Catalin Marinas Dec. 3, 2019, 4:08 p.m. UTC | #4
On Tue, Dec 03, 2019 at 03:51:50PM +0000, Noam Stolero wrote:
> On 8/12/2019 7:06 PM, Catalin Marinas wrote:
> >     Following the discussions on v2 of this patch(set) [1], this series
> >     takes slightly different approach:
> > 
> >     - it implements its own simple memory pool that does not rely on the
> >       slab allocator
> > 
> >     - drops the early log buffer logic entirely since it can now allocate
> >       metadata from the memory pool directly before kmemleak is fully
> >       initialised
> > 
> >     - CONFIG_DEBUG_KMEMLEAK_EARLY_LOG_SIZE option is renamed to
> >       CONFIG_DEBUG_KMEMLEAK_MEM_POOL_SIZE
> > 
> >     - moves the kmemleak_init() call earlier (mm_init())
> > 
> >     - to avoid a separate memory pool for struct scan_area, it makes the
> >       tool robust when such allocations fail as scan areas are rather an
> >       optimisation
> > 
> >     [1] http://lkml.kernel.org/r/20190727132334.9184-1-catalin.marinas@arm.com
> > 
> >     Catalin Marinas (3):
> >       mm: kmemleak: Make the tool tolerant to struct scan_area allocation
> >         failures
> >       mm: kmemleak: Simple memory allocation pool for kmemleak objects
> >       mm: kmemleak: Use the memory pool for early allocations
> > 
> >      init/main.c       |   2 +-
> >      lib/Kconfig.debug |  11 +-
> >      mm/kmemleak.c     | 325 ++++++++++++----------------------------------
> >      3 files changed, 91 insertions(+), 247 deletions(-)
> 
> We observe severe degradation in our network performance affecting all
> of our NICs.

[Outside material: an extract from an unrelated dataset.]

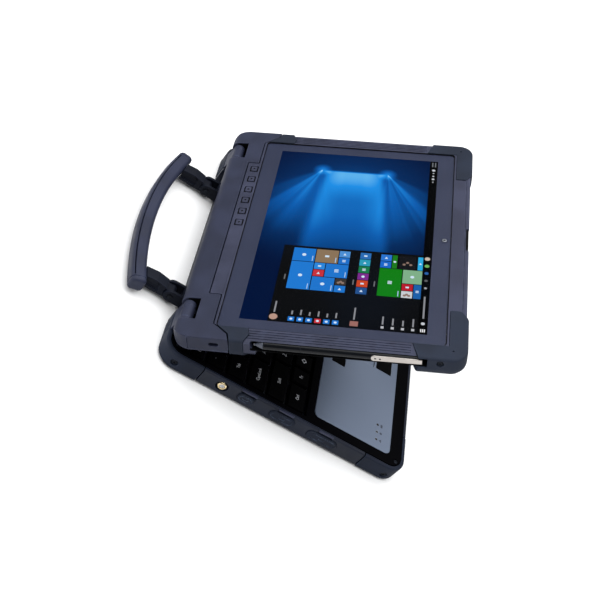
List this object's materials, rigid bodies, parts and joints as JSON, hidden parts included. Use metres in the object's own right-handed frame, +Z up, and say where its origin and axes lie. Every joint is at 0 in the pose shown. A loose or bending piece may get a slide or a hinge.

The degradation is directly linked to this patch.
> 
> What we run:
> Simple Iperf TCP loopback with 8 streams on ConnectX5-100GbE.
> Since it's a loopback test, traffic goes from the socket through the IP
> stack and back to the socket, without going through the NIC driver.

Something similar was reported before. Can you try commit 2abd839aa7e6
("kmemleak: Do not corrupt the object_list during clean-up") and see if
it fixes the problem for you? It was merged in 5.4-rc4.
Noam Stolero Dec. 5, 2019, 4:16 p.m. UTC | #5
On 12/3/2019 6:08 PM, Catalin Marinas wrote:
> On Tue, Dec 03, 2019 at 03:51:50PM +0000, Noam Stolero wrote:
>> On 8/12/2019 7:06 PM, Catalin Marinas wrote:
>>>      Following the discussions on v2 of this patch(set) [1], this series
>>>      takes slightly different approach:
>>>
>>>      - it implements its own simple memory pool that does not rely on the
>>>        slab allocator
>>>
>>>      - drops the early log buffer logic entirely since it can now allocate
>>>        metadata from the memory pool directly before kmemleak is fully
>>>        initialised
>>>
>>>      - CONFIG_DEBUG_KMEMLEAK_EARLY_LOG_SIZE option is renamed to
>>>        CONFIG_DEBUG_KMEMLEAK_MEM_POOL_SIZE
>>>
>>>      - moves the kmemleak_init() call earlier (mm_init())
>>>
>>>      - to avoid a separate memory pool for struct scan_area, it makes the
>>>        tool robust when such allocations fail as scan areas are rather an
>>>        optimisation
>>>
>>>      [1] http://lkml.kernel.org/r/20190727132334.9184-1-catalin.marinas@arm.com
>>>
>>>      Catalin Marinas (3):
>>>        mm: kmemleak: Make the tool tolerant to struct scan_area allocation
>>>          failures
>>>        mm: kmemleak: Simple memory allocation pool for kmemleak objects
>>>        mm: kmemleak: Use the memory pool for early allocations
>>>
>>>       init/main.c       |   2 +-
>>>       lib/Kconfig.debug |  11 +-
>>>       mm/kmemleak.c     | 325 ++++++++++++----------------------------------
>>>       3 files changed, 91 insertions(+), 247 deletions(-)
>> We observe severe degradation in our network performance affecting all
>> of our NICs. The degradation is directly linked to this patch.
>>
>> What we run:
>> Simple Iperf TCP loopback with 8 streams on ConnectX5-100GbE.
>> Since it's a loopback test, traffic goes from the socket through the IP
>> stack and back to the socket, without going through the NIC driver.
> Something similar was reported before. Can you try commit 2abd839aa7e6
> ("kmemleak: Do not corrupt the object_list during clean-up") and see if
> it fixes the problem for you? It was merged in 5.4-rc4.

I've tested this commit, as well as 5.4.0-rc6 and 5.4.0 GA versions. We 
don't see the issue I've mentioned.

Thank you for the quick response and the assistance.